The jeers and the jokes have – gradually, at least – died down as the drama of the Ashes has stretched itself beyond normal levels. There is an argument, regardless of how it ends, that it will find itself rivalling 2005 for its sheer theatre.

Carey finds himself in an unusual place – an Australian plying his trade in England mid-series. The banter, needless to say, has flown around his county changing room, where he is joined by both Jason Gillespie and Jason Behrendorff. He has had a laugh with Archer, his semi-final nemesis, about that blow to the head.

In his sole red-ball game for Sussex so far, he made two half-centuries against Middlesex, fueling the flames for a late call-up to bolster a failing middle order or, perhaps, at the expense of Paine himself.

Test cricket is the ultimate goal. Carey nods furiously as he acknowledges as much.
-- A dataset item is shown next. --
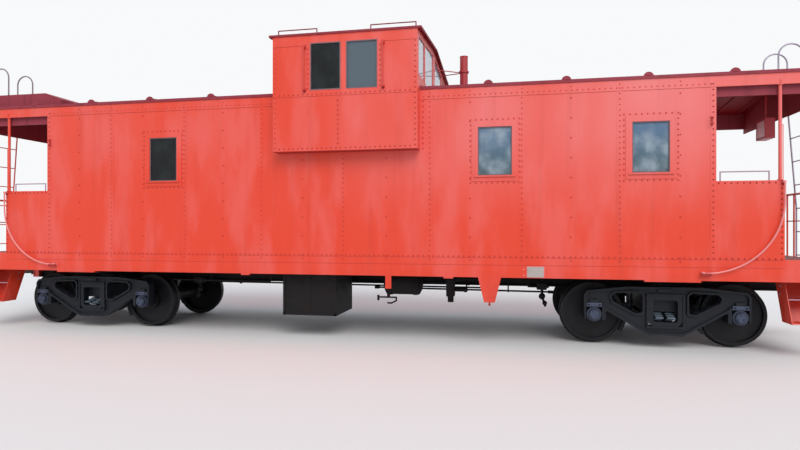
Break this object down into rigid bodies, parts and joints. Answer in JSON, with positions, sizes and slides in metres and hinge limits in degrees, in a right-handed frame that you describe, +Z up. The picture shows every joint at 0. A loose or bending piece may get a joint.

He would like a crack at the IPL as well, especially with a World T20 coming over the horizon.

He was part of the inter-squad trial match before Langer selected his Ashes squad, an experience that gave him a taste of Test cricket’s unique challenges.

“You want that high-pressure game in your warmups – there’s no better way than leaving the squad unknown before a four-day game,” he says. “Guys wanted to perform. I haven’t played Test cricket, but I’m sure it was that kind of pressure, with a selection spot up for grabs.

“Growing up, Test cricket is always there. It’s the one you’d play in the backyard, the one you’d watch on TV.

“I’d love to be part of it. It’s great to watch the boys go out and do battle. You see it and you dream and you hope. Hopefully, one day I’ll play Test cricket, but there’s still a long way to go for me. I have to keep improving, keep developing.”

That is the crux of it for Carey. Five years ago, none of this seemed possible. Just look at him now.

“You have to pinch yourself,” he smiles. “I’m really proud of it all. Hopefully there’s more on the horizon.

“I absolutely don’t take it for granted. It beats working, that’s for sure.”